» **Aim**
Extract all of the data and reproduce it precisely.

» **Material provided**

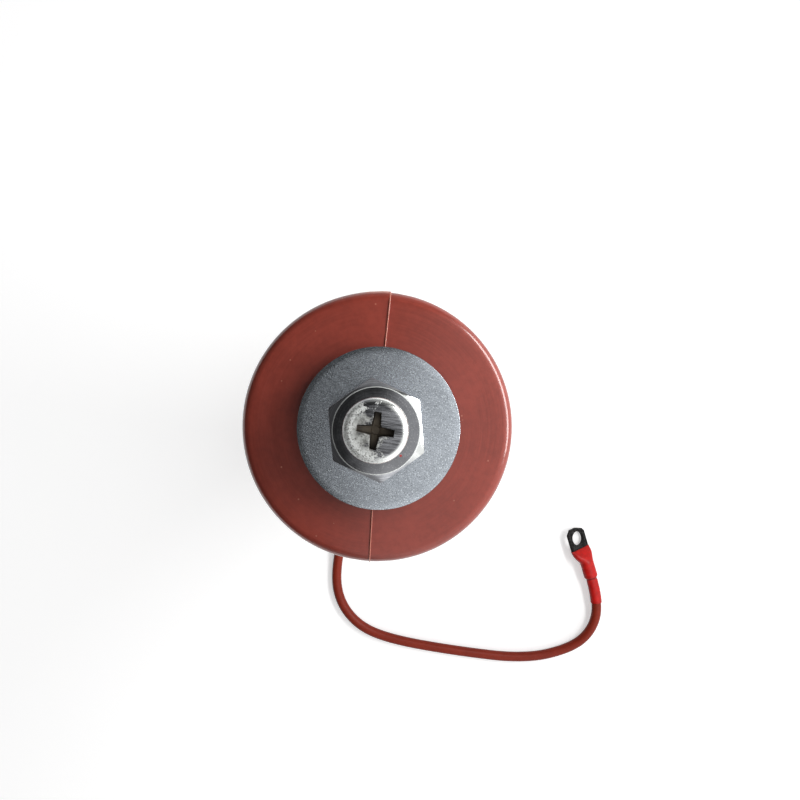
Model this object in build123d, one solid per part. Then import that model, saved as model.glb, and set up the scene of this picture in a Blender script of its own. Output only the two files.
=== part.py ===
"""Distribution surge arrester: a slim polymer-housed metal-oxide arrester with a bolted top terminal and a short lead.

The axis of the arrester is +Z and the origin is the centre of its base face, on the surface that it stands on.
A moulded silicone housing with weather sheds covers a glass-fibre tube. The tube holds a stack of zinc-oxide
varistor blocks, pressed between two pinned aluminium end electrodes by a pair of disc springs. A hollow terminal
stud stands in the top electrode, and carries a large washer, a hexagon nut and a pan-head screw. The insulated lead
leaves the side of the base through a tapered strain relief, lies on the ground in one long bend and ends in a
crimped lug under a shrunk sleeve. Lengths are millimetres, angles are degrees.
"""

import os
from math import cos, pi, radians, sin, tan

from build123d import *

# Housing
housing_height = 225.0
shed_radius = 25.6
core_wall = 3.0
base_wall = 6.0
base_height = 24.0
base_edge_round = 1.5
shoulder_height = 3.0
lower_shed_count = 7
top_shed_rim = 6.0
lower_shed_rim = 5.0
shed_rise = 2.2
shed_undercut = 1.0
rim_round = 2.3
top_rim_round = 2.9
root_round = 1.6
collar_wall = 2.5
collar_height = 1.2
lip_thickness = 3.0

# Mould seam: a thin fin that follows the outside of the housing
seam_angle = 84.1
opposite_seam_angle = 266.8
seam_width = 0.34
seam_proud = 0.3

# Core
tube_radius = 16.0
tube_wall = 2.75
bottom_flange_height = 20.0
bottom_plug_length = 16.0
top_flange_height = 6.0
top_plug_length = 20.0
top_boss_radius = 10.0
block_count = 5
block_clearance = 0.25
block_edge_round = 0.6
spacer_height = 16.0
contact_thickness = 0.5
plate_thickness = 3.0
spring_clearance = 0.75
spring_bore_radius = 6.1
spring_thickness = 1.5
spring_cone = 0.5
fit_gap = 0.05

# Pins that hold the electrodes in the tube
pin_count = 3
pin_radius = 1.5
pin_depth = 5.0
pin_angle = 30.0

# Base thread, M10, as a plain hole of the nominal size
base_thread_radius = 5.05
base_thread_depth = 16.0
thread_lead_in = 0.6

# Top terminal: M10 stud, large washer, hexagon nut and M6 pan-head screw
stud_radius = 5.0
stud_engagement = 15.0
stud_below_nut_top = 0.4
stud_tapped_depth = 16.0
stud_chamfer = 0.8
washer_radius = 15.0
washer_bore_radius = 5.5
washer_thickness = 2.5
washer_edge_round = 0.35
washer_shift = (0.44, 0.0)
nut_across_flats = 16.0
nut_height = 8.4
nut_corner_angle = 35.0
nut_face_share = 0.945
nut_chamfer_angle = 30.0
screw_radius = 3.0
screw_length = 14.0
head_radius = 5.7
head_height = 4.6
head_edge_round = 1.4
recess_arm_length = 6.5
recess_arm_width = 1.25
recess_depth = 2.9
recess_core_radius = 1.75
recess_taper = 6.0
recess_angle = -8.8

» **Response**
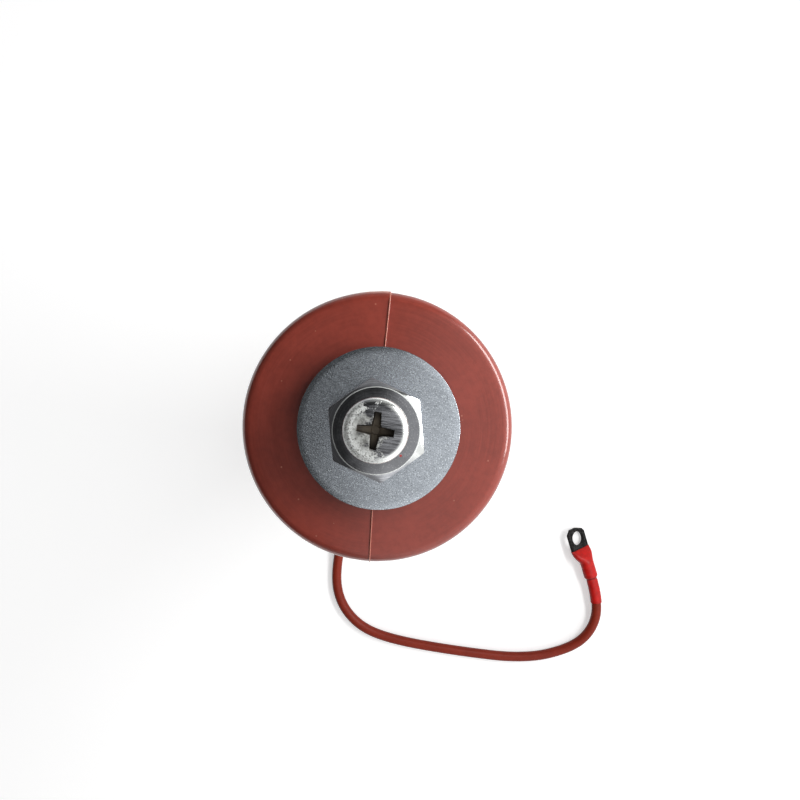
Model this object in build123d, one solid per part. Then import that model, saved as model.glb, and set up the scene of this picture in a Blender script of its own. Output only the two files.
=== part.py ===
"""Distribution surge arrester: a slim polymer-housed metal-oxide arrester with a bolted top terminal and a short lead.

The axis of the arrester is +Z and the origin is the centre of its base face, on the surface that it stands on.
A moulded silicone housing with weather sheds covers a glass-fibre tube. The tube holds a stack of zinc-oxide
varistor blocks, pressed between two pinned aluminium end electrodes by a pair of disc springs. A hollow terminal
stud stands in the top electrode, and carries a large washer, a hexagon nut and a pan-head screw. The insulated lead
leaves the side of the base through a tapered strain relief, lies on the ground in one long bend and ends in a
crimped lug under a shrunk sleeve. Lengths are millimetres, angles are degrees.
"""

import os
from math import cos, pi, radians, sin, tan

from build123d import *

# Housing
housing_height = 225.0
shed_radius = 25.6
core_wall = 3.0
base_wall = 6.0
base_height = 24.0
base_edge_round = 1.5
shoulder_height = 3.0
lower_shed_count = 7
top_shed_rim = 6.0
lower_shed_rim = 5.0
shed_rise = 2.2
shed_undercut = 1.0
rim_round = 2.3
top_rim_round = 2.9
root_round = 1.6
collar_wall = 2.5
collar_height = 1.2
lip_thickness = 3.0

# Mould seam: a thin fin that follows the outside of the housing
seam_angle = 84.1
opposite_seam_angle = 266.8
seam_width = 0.34
seam_proud = 0.3

# Core
tube_radius = 16.0
tube_wall = 2.75
bottom_flange_height = 20.0
bottom_plug_length = 16.0
top_flange_height = 6.0
top_plug_length = 20.0
top_boss_radius = 10.0
block_count = 5
block_clearance = 0.25
block_edge_round = 0.6
spacer_height = 16.0
contact_thickness = 0.5
plate_thickness = 3.0
spring_clearance = 0.75
spring_bore_radius = 6.1
spring_thickness = 1.5
spring_cone = 0.5
fit_gap = 0.05

# Pins that hold the electrodes in the tube
pin_count = 3
pin_radius = 1.5
pin_depth = 5.0
pin_angle = 30.0

# Base thread, M10, as a plain hole of the nominal size
base_thread_radius = 5.05
base_thread_depth = 16.0
thread_lead_in = 0.6

# Top terminal: M10 stud, large washer, hexagon nut and M6 pan-head screw
stud_radius = 5.0
stud_engagement = 15.0
stud_below_nut_top = 0.4
stud_tapped_depth = 16.0
stud_chamfer = 0.8
washer_radius = 15.0
washer_bore_radius = 5.5
washer_thickness = 2.5
washer_edge_round = 0.35
washer_shift = (0.44, 0.0)
nut_across_flats = 16.0
nut_height = 8.4
nut_corner_angle = 35.0
nut_face_share = 0.945
nut_chamfer_angle = 30.0
screw_radius = 3.0
screw_length = 14.0
head_radius = 5.7
head_height = 4.6
head_edge_round = 1.4
recess_arm_length = 6.5
recess_arm_width = 1.25
recess_depth = 2.9
recess_core_radius = 1.75
recess_taper = 6.0
recess_angle = -8.8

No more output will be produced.